Success Hinges on Afghan Forces, Gates Says
By Lisa Daniel
American Forces Press Service
WASHINGTON, Dec. 16, 2010 Conditions are in place for coalition forces to achieve their goals in Afghanistan, but whether achievements can be sustained long-term will depend on the Afghans, Defense Secretary Robert M. Gates said today.
“The key to our success is the continued expansion of the Afghan security forces,” Gates told reporters today during a White House news briefing on the one-year review of President Barack Obama’s strategy plan in Afghanistan. A five-page summary of the classified review was made public today.
“As the Afghans increase their capabilities, we can move in the more challenging parts of the country,” Gates said. One of the goals of the military strategy is to halt Taliban gains and reverse their momentum, while simultaneously building Afghan forces to take the lead against a weakened insurgency, he added.
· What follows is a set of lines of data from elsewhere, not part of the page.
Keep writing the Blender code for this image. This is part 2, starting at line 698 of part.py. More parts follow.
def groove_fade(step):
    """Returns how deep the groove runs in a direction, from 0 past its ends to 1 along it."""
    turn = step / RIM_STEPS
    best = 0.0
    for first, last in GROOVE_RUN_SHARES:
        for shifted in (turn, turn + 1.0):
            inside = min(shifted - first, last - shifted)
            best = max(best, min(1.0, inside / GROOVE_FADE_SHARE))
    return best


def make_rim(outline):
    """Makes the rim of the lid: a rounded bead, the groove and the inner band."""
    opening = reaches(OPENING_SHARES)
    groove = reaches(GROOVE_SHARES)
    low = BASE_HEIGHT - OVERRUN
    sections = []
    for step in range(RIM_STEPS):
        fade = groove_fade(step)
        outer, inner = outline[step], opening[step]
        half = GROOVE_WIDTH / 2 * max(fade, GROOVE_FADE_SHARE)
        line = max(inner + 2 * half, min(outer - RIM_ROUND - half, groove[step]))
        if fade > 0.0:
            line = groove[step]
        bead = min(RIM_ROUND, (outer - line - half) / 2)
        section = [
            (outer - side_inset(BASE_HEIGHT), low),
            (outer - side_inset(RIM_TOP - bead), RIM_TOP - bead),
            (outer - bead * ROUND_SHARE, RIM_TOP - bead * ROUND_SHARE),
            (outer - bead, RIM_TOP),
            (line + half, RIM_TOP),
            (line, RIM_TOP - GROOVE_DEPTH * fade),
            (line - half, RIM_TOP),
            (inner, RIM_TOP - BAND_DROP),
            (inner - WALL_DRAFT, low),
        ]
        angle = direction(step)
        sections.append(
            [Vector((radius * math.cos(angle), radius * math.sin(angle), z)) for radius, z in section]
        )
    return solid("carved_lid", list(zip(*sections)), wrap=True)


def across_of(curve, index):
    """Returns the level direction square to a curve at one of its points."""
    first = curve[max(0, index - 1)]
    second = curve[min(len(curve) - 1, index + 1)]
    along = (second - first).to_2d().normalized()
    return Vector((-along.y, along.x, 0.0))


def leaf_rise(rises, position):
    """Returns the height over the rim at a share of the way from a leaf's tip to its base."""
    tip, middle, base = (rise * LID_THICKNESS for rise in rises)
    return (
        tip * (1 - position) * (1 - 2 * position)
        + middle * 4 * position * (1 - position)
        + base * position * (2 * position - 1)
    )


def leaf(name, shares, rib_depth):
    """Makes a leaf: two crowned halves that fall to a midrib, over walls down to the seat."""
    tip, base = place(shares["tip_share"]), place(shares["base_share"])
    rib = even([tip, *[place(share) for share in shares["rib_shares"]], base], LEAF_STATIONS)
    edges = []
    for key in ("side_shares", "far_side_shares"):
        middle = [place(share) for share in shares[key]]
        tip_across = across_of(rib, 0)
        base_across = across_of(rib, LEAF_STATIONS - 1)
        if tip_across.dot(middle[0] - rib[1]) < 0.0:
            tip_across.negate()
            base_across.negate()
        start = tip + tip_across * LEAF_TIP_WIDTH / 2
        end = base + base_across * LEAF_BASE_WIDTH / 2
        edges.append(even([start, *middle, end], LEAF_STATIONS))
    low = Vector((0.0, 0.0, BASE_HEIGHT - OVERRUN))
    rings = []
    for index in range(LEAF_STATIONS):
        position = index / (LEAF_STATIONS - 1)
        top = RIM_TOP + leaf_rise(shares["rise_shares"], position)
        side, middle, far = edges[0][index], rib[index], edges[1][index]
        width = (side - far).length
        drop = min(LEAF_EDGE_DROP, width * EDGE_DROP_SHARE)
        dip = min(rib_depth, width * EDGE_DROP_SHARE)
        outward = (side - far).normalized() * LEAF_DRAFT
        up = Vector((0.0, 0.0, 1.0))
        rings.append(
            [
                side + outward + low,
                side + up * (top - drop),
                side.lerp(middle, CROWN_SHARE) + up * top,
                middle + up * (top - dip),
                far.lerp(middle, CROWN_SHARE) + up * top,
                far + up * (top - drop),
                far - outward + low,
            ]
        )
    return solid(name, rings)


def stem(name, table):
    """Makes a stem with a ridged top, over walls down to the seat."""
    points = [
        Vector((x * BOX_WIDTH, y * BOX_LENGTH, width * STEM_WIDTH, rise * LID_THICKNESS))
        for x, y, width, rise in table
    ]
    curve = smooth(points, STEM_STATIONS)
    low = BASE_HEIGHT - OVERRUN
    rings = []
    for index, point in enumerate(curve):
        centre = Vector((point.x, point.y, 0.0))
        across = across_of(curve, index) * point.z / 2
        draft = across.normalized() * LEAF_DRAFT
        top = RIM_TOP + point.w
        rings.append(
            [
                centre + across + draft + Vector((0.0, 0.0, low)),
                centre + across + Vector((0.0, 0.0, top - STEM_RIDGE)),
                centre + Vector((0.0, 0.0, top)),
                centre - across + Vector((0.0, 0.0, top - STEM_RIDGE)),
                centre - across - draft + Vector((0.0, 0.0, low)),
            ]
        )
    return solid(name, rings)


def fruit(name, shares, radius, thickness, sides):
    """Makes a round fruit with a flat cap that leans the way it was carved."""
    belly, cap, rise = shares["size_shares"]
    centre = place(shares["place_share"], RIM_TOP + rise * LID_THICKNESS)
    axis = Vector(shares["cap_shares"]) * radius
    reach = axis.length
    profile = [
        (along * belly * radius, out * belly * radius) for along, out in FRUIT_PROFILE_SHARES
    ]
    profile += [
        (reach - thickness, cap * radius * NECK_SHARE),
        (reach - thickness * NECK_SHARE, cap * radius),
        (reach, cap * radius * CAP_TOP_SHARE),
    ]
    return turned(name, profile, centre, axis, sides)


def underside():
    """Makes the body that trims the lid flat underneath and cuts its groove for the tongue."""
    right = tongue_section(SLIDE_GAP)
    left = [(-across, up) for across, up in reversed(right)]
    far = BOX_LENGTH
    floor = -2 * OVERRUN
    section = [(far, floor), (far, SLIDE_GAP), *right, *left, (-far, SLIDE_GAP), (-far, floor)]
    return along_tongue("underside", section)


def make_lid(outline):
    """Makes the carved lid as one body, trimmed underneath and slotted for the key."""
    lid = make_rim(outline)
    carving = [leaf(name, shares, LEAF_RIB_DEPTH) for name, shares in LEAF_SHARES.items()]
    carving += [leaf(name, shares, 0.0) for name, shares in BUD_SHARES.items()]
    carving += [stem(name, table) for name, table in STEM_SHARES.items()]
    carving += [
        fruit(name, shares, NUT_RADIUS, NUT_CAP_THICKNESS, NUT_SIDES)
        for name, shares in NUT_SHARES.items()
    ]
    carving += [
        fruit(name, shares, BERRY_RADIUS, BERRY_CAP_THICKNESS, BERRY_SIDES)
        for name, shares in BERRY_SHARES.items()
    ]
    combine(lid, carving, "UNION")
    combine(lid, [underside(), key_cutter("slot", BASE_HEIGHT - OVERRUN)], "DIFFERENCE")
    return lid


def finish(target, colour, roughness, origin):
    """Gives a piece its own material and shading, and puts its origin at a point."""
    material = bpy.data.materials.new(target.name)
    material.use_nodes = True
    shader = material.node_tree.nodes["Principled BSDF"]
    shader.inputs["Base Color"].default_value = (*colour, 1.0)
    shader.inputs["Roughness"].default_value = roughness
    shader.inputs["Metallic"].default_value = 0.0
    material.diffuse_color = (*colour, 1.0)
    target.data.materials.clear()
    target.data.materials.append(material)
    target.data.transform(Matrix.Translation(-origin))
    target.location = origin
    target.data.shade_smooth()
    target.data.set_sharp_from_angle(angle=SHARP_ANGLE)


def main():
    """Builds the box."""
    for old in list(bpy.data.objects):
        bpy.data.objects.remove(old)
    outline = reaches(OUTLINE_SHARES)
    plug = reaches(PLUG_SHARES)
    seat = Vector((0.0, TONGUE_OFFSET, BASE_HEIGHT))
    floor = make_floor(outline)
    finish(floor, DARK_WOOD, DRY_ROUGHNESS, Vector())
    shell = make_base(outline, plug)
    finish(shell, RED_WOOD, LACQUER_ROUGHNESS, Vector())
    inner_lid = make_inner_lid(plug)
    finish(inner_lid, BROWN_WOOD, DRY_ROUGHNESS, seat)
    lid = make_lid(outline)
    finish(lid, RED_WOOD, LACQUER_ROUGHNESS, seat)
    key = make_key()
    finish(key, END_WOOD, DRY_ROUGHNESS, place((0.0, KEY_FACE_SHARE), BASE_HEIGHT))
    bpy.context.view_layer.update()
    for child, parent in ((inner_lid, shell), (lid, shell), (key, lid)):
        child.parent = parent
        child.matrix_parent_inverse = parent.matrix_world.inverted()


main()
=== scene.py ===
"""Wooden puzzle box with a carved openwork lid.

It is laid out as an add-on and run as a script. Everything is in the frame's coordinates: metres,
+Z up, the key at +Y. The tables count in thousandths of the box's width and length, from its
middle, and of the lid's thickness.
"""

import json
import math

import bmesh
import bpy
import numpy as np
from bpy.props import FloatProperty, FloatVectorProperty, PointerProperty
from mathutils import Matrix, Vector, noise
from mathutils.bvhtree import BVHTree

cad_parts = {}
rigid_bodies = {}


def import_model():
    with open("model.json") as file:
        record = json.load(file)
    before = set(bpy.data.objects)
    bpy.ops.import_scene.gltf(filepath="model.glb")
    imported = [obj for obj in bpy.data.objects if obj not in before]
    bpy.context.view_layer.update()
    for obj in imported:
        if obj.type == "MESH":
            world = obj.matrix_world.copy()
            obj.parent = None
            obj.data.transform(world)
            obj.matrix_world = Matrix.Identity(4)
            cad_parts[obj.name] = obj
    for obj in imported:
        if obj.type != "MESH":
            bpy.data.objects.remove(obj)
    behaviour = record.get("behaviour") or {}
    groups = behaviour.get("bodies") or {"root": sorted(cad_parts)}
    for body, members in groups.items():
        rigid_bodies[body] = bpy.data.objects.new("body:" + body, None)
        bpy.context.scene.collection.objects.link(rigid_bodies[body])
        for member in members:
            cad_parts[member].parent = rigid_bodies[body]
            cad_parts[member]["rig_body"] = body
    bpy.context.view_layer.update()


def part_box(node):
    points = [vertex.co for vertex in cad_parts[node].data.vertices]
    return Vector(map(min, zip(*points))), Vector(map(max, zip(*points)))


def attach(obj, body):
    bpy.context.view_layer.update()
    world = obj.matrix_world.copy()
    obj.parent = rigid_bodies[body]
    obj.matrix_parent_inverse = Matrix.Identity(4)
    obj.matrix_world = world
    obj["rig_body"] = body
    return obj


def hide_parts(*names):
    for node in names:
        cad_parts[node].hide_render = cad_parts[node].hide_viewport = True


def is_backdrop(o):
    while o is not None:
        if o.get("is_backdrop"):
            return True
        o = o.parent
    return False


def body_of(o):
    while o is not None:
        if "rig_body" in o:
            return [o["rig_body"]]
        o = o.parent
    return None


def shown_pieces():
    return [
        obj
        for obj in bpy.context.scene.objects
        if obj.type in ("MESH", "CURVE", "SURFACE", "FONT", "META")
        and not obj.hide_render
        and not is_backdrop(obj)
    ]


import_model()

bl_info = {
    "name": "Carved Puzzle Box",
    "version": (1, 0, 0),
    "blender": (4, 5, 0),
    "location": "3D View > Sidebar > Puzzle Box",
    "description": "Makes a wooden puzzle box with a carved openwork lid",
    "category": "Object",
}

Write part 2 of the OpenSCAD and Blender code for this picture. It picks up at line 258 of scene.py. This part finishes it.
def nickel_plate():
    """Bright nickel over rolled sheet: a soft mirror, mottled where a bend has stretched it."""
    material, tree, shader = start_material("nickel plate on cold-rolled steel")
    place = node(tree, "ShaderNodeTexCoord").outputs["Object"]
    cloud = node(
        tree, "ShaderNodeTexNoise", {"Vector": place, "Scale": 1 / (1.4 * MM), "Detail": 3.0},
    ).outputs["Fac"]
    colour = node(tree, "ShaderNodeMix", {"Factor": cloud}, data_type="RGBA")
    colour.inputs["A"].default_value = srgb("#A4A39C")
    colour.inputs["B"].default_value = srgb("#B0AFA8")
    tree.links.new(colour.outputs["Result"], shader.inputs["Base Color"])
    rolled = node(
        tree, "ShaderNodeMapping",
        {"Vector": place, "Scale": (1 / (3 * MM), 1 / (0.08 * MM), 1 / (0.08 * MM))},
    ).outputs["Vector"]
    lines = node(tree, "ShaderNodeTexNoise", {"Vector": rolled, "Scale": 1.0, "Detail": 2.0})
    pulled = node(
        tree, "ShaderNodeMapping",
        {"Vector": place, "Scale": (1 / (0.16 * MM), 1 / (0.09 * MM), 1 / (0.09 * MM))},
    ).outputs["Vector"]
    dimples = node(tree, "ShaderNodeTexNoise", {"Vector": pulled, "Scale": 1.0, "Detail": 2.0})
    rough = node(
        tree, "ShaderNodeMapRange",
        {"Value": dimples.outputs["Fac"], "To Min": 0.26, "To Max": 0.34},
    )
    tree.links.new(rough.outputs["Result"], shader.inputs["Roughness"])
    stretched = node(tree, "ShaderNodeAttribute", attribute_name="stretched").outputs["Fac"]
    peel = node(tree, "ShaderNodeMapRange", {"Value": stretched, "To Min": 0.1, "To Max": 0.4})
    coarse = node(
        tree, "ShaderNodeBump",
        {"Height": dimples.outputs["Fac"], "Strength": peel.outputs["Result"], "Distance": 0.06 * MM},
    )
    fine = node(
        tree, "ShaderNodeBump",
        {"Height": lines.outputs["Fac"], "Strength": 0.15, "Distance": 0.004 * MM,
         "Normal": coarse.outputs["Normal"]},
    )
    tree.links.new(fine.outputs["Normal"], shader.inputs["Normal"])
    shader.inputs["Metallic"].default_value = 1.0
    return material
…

No one knows now what security in the country will look like in July when Obama plans to begin drawing down troops, Gates said, but the right metrics are in place to test whether the goals are being met.
The military campaign in Marja, in southern Afghanistan’s Helmand province, “has taken longer and been significantly more difficult” than leaders expected, Gates said. However, he added, the coalition’s gains there have been so significant that security there is on target to transition to Afghan forces.
Coalition forces continue to focus on Afghanistan’s border with Pakistan and are making gains there against the insurgency, the secretary said. “They don’t have a free pass at this point,” he said. “There is a lot of kinetic action taking place on that border.”
The coalition’s increasingly strong partnership with Pakistan is critical to efforts to dismantle al-Qaida, Gates said. “The Pakistanis are the meat in the sandwich,” he said. “Everybody knows that failing to deal with the safe havens [in Pakistan] poses a real challenge. But I would argue that we are dealing with those safe havens.”
Gates said the review should be looked at broadly as to whether the administration’s strategy is working. “The whole purpose of this review was not to relitigate the whole strategy,” he said, “but to say, ‘How’s it going?’” The review also will help to improve those areas that continue to be a challenge, he added.
The review is important in helping leaders from becoming too ambitious about Afghanistan and to pinpoint those areas where the coalition can be effective, Gates said.
“The key here is to identify our objectives carefully,” he said, noting that the review and its metrics help leaders know what they have to do to turn over security to the Afghans with U.S. forces in the background.
“Our goal is not in building a 21st century Afghanistan,” he said. “Our goal is not in ridding the country of all corruption, which would be unique in the region. Our goal is to turn back the Taliban” so the Afghan government can take over.